Content delivery is another market on NGD’s radar. Here computational storage can help with things like encryption/Digital Rights Management (used to verify the content can be accessed by the user) and locality of service. According to the company, putting compute on the SSD means you can do away with the database servers that normally perform these tasks. And considering you only need less than a dozen 16 TB SSDs to hold the entire Netflix and Amazon Prime libraries, you can start to see how this changes the way content delivery might work.

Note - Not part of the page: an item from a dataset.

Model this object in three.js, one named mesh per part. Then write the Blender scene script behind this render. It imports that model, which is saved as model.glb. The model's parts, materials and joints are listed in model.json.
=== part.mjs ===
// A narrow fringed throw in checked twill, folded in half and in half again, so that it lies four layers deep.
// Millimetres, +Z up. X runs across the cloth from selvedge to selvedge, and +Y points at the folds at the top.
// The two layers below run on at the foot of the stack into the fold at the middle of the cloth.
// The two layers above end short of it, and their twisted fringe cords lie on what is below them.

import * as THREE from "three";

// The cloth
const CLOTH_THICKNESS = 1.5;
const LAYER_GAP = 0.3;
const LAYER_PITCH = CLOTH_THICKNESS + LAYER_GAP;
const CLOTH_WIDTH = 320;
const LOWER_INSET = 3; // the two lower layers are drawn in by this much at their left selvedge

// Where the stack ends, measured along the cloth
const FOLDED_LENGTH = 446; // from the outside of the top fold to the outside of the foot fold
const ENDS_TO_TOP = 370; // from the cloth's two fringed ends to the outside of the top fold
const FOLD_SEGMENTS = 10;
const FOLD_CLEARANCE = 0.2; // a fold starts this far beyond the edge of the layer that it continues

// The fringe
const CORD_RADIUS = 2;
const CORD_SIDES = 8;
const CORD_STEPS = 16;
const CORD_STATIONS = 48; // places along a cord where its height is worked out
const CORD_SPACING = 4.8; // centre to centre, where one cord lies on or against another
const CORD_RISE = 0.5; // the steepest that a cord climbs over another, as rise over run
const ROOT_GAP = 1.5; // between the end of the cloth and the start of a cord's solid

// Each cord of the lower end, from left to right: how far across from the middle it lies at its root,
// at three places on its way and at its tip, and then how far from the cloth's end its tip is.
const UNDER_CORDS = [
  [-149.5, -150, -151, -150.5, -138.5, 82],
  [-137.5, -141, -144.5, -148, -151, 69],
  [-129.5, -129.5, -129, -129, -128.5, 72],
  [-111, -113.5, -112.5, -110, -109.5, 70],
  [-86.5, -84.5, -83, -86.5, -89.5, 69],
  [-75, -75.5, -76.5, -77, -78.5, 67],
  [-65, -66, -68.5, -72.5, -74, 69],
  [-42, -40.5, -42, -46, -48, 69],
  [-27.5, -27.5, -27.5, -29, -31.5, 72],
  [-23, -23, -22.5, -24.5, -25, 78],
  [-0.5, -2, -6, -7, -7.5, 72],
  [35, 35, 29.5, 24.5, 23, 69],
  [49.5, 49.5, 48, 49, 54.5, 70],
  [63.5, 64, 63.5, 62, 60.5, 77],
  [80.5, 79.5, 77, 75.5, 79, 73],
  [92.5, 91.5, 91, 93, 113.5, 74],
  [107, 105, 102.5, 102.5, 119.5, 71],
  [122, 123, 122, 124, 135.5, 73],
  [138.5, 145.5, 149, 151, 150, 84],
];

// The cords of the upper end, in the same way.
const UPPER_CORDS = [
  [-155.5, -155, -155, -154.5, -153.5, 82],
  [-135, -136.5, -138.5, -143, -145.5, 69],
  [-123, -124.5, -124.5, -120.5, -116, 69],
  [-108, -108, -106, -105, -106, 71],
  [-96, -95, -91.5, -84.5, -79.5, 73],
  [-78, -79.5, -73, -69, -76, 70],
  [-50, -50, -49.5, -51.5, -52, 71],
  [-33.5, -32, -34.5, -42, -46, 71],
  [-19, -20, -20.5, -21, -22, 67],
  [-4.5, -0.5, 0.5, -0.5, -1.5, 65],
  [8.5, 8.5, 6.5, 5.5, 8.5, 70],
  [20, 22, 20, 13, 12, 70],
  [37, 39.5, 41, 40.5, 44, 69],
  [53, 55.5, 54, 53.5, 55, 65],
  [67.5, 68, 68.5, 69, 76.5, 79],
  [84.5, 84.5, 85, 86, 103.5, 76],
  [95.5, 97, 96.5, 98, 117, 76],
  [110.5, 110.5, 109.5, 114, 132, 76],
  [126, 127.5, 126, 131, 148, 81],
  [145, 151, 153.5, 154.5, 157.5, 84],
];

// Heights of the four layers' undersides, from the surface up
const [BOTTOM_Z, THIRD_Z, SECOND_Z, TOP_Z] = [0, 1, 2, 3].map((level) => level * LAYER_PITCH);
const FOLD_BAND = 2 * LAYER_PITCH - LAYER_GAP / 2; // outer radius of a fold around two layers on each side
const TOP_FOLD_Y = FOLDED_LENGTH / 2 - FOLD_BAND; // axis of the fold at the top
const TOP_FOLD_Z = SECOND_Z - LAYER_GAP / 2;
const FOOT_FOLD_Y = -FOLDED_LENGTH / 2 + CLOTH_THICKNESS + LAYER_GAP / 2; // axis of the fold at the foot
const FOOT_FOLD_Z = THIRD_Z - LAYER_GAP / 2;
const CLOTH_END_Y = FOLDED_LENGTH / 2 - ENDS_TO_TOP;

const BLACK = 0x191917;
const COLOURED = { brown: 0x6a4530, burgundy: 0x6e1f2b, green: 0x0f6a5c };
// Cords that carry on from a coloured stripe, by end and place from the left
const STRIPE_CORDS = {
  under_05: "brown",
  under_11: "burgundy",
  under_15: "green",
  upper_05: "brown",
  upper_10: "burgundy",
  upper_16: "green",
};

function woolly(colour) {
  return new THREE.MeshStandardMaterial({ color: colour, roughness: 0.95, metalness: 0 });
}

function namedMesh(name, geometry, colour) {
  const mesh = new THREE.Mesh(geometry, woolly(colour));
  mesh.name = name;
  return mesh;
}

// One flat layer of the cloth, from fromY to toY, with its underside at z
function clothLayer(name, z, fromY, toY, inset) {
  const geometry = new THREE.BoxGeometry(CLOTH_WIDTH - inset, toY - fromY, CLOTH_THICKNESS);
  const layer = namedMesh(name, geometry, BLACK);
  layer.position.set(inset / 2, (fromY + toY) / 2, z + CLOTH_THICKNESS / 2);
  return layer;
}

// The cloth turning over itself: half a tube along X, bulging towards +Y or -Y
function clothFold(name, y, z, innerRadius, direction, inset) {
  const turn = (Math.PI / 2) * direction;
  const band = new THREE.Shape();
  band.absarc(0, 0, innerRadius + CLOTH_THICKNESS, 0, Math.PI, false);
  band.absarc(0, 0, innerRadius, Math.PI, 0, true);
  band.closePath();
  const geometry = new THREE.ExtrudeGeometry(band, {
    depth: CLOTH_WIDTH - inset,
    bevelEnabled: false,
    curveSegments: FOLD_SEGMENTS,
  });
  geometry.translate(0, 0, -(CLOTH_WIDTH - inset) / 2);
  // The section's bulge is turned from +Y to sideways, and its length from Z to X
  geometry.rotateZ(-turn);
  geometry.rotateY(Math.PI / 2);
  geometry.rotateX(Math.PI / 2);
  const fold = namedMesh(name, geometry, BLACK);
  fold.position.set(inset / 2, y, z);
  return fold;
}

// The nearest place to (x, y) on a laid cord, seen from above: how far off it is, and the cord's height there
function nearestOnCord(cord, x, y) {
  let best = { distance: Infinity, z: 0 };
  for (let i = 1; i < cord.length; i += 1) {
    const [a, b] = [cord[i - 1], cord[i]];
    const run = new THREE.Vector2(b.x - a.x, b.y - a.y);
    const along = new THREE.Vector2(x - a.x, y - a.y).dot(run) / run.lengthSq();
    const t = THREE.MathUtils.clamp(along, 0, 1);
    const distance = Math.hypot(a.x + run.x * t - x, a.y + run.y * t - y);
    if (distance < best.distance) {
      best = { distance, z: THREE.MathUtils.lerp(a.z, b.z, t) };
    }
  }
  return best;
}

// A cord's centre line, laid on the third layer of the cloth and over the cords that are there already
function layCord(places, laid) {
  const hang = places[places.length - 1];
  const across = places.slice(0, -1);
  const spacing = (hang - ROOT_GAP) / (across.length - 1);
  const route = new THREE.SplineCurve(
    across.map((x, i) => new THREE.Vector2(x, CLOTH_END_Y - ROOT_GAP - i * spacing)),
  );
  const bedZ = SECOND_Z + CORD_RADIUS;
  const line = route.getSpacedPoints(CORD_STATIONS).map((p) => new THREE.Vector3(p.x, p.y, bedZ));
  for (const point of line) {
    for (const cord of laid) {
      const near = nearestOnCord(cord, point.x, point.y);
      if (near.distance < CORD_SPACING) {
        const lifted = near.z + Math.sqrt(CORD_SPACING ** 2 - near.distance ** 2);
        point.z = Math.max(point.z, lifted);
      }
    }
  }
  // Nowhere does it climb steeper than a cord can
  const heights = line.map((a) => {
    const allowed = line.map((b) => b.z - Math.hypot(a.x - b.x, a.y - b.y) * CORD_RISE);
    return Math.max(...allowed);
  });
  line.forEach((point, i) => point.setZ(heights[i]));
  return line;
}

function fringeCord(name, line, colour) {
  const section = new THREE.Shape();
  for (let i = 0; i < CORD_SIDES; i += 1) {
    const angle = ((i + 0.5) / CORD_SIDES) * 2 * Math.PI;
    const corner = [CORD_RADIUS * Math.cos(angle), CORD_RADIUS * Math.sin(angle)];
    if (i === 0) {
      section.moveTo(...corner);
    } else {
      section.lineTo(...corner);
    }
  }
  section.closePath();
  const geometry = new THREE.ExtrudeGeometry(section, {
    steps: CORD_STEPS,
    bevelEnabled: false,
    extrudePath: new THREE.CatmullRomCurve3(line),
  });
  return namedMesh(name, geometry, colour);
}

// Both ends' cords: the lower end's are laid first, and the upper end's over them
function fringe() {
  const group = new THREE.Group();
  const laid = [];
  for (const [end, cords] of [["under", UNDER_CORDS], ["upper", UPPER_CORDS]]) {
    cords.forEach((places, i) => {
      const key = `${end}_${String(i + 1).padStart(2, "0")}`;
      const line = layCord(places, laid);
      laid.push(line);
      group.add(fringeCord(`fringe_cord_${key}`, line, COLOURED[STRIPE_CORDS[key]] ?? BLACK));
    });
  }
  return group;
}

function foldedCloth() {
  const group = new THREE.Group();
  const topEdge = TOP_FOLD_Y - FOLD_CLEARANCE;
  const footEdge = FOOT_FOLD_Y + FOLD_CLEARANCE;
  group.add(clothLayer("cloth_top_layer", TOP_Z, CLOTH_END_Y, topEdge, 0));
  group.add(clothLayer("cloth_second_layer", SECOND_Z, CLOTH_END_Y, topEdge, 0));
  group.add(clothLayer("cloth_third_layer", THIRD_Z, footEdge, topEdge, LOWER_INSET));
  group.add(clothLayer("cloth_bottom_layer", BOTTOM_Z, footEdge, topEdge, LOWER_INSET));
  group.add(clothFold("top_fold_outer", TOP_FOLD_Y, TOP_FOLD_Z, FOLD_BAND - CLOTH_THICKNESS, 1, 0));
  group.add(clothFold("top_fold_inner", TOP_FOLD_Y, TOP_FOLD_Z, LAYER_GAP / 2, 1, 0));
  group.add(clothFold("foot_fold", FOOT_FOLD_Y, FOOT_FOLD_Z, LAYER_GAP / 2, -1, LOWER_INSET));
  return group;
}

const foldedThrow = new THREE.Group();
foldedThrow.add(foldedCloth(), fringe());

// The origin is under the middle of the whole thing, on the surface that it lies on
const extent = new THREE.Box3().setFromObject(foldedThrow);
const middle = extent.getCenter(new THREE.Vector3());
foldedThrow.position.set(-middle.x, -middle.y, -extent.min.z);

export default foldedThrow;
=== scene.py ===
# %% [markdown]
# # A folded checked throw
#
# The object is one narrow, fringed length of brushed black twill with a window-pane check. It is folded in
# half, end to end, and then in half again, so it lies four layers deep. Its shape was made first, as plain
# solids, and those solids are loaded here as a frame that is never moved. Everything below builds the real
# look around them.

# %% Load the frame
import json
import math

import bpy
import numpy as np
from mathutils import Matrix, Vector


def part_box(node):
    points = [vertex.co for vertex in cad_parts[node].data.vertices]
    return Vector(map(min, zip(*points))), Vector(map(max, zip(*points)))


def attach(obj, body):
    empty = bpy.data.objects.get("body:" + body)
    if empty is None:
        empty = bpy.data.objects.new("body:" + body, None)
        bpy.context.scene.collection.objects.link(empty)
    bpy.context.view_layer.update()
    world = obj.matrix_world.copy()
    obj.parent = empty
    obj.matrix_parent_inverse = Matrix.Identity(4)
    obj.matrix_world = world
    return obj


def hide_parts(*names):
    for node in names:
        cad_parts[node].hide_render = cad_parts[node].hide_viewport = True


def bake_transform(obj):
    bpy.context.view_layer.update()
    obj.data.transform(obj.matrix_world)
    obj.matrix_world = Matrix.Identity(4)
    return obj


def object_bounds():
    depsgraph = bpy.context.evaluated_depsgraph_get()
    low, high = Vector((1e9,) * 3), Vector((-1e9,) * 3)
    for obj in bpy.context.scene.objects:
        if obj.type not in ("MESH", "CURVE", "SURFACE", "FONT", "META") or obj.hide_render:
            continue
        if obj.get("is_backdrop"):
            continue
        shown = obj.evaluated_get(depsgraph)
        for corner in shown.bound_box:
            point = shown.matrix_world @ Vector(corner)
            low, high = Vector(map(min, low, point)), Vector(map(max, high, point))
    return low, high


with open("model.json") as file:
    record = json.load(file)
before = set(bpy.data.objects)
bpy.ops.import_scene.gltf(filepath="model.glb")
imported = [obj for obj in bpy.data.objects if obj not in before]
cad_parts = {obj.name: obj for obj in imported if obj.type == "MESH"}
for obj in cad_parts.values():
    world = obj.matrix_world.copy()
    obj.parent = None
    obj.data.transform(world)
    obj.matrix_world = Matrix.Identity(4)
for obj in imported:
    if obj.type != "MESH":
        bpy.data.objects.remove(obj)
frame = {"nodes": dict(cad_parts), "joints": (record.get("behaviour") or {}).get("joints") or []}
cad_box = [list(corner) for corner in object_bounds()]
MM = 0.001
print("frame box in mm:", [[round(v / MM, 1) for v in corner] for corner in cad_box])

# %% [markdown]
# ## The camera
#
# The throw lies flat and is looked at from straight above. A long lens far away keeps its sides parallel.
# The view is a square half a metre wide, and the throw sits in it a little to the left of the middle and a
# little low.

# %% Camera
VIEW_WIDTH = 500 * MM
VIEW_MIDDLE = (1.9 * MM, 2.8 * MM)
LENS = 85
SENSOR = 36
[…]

To date, the company has published only a few instances of speed-ups for specific applications. In their most visible example, NGD demonstrated that the Facebook Artificial Intelligence Similarity Search (FAISS) software could be accelerated as much as 80 times by using in-situ processing on their SSD. In that case, execution times on the NGD platform barely increased as the dataset grew, while the X86 server saw its run-times increase dramatically.
Nevertheless, Alves maintains that wherever parallelism can be extracted, they can significantly improve both performance and energy efficiency. “Some workloads we see a 10X or 100X improvement in performance,” he says. “In other workloads, it could be 10 percent or 20 percent.”